The Frontend Was Its Own Problem
The client was a WPF application, and the team was using DevExpress components. DevExpress ships an AI chat control, and using it seemed like the obvious choice. In hindsight I'd have been better off building something simpler from scratch.
The control was restrictive in ways that weren't obvious upfront. Images attached by the user didn't render in the chat view. You couldn't save or reopen images from a conversation. Loading saved conversations required content in HTML format rather than Markdown — a detail that surfaced only after I had conversations with multiple turns working correctly in one format and then had to re-examine everything when the loading path expected something different. The expectation had been that a newer DevExpress version would bring new features over time, and maybe it will, but working against the constraints of the current version ate a disproportionate amount of the two months I had.
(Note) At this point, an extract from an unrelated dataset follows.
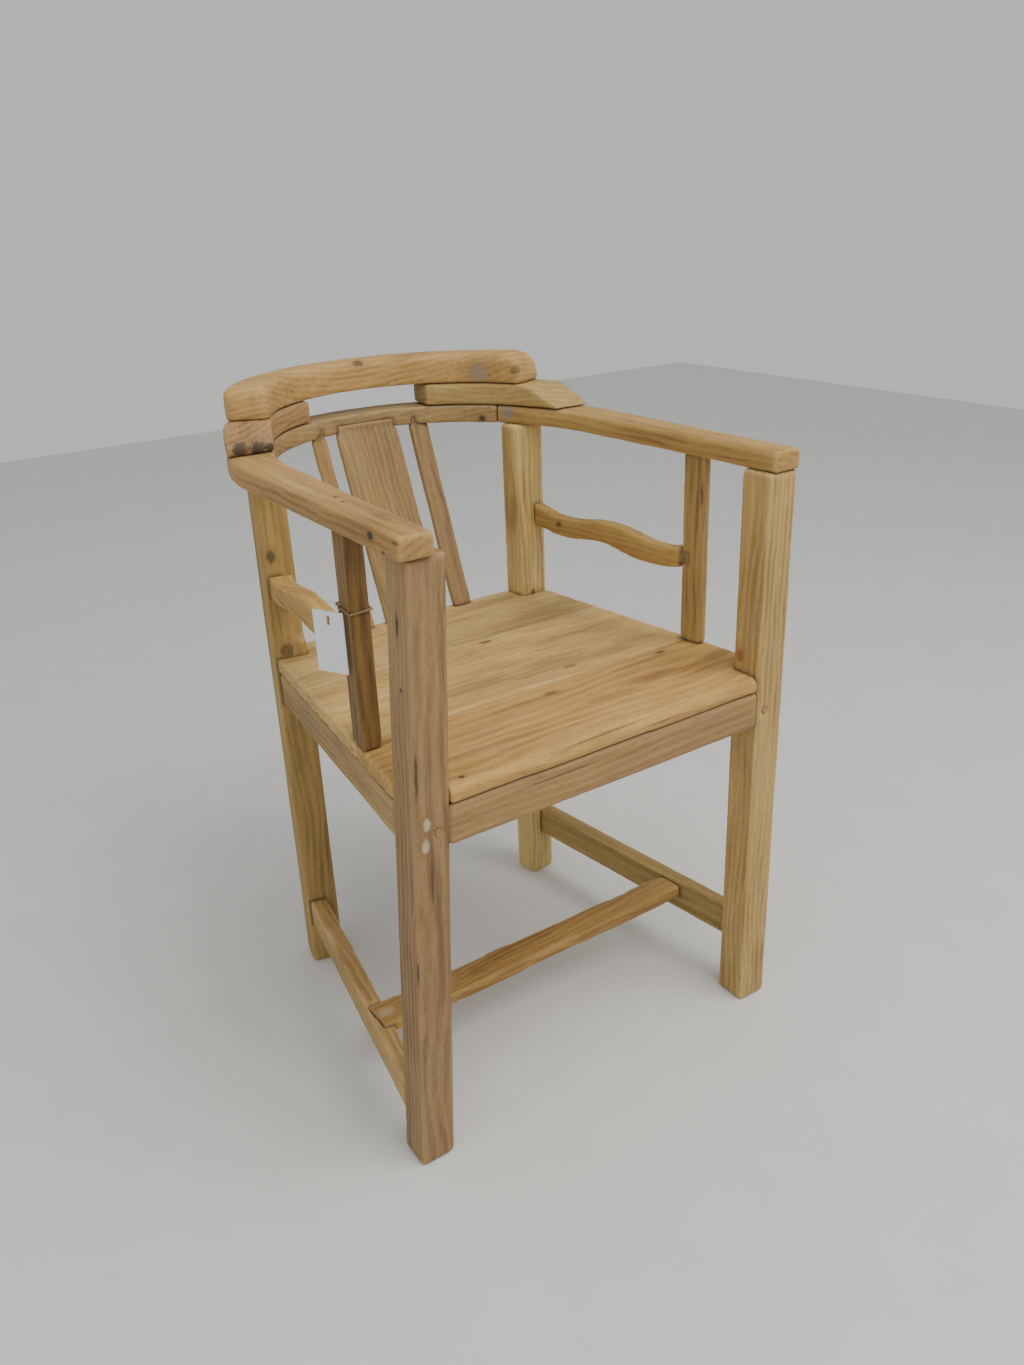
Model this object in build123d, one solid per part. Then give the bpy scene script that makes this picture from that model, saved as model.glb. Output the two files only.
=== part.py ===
from build123d import *
import math
import os

os.makedirs("parts", exist_ok=True)

# Reclaimed teak horseshoe-back armchair. Millimetres, +Z up, the sitter faces -Y,
# the sitter's left hand is +X. The front faces of the front posts are at y = 0
# while modelling; everything is moved by (shift_x, shift_y) when it is written.

# heights
seat_h = 455.0
board_t = 18.0
apron_bottom = 393.0
arm_z = 686.0
arm_t = 23.0
block_t = 28.5
crest_t = 37.5
rail_top = arm_z + arm_t
block_top = rail_top + block_t
crest_top = block_top + crest_t
crest_end_left = 29.0
crest_end_right = 11.0

# plan
depth = 441.0
half_front = 244.0
half_back = 202.0
post_f = (40.5, 41.5)
post_b = (42.0, 38.0)
back_turn = {1: 7.0, -1: 13.0}
post_round = 2.5
foot_chamfer = 2.0
lean_x = 0.040
lean_y = -0.025
shift_x = 8.8
shift_y = -278.0

# horseshoe plan: inner and outer circles of the bent back
inner_r = 184.0
inner_c = 342.5
outer_r = 244.0
outer_c = 324.5
joint_angle = 32.5
flare_angle = 20.0
arm_front_left = -2.0
arm_front_right = -12.0
arm_w = 36.5

# rails, stiles and stretchers
apron_t = 22.0
back_apron_t = 20.0
tenon_t = 10.0
stile_left = (117.0, 148.5, 0.8, 15.0)
stile_right = (116.0, 151.0, 1.5, 23.5)
wavy_t = {1: (17.0, 17.0), -1: (28.0, 20.0)}
str_w = 22.0
cross_left = (125.0, 160.0)
cross_right = (133.0, 178.0)
cross_h = (19.5, 13.0)

# hang tag and its twine
tag_w = 36.0
tag_h = 64.0
tag_t = 0.6
twine_r = 1.2


def box(x0, x1, y0, y1, z0, z1):
    return Pos((x0 + x1) / 2, (y0 + y1) / 2, (z0 + z1) / 2) * Box(x1 - x0, y1 - y0, z1 - z0)


def prism(points, z0, z1):
    face = make_face(Polyline(*points, close=True).edges())
    return Pos(0, 0, z0) * extrude(face, amount=z1 - z0, dir=(0, 0, 1))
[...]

The core pipeline was the interesting part of the project. The frontend was a reminder that the last mile between a working system and a usable one is often where the friction lives.
What I'd Do Differently Next Time
If I had more time, I would spend less of it chasing small gains from prompts and model swaps, and more of it on the pieces that were clearly bottlenecks once the evals were in place.
- I'd design the evaluation harness and regression checks even earlier, because that was the only reliable way to tell whether a change actually helped.
- I'd treat context budgeting as a first-class problem from the start, since answer relevancy was much more sensitive to that than to bigger models.
- I'd be more skeptical of restrictive UI components up front. The DevExpress chat control looked convenient initially, but it ended up costing a lot of time in the final stretch.
Overall, the project reinforced something I seem to keep relearning: in RAG systems, the interesting ideas matter, but the real progress usually comes from having a solid eval loop and removing the practical bottlenecks one by one.
References
These were the main resources I drew on while building the pipeline:
- TMLS 2025: AI Engineering Workshop Day — hands-on workshop material covering production RAG implementations; this was the primary reference I used to figure out what the pipeline needed.
- Enhancing Technical Documents Retrieval for RAG — presents a framework combining query expansion, contextual summarization, and fine-tuned embeddings for technical documentation retrieval.
- The Ultimate Guide to Chunking Strategies for RAG Applications — practical guidance on trade-offs between chunking approaches, natural boundary splitting, and adding contextual metadata.
- How to Improve RAG Performance: 5 Key Techniques with Examples — covers chunking, reranking, and query transformations with concrete examples.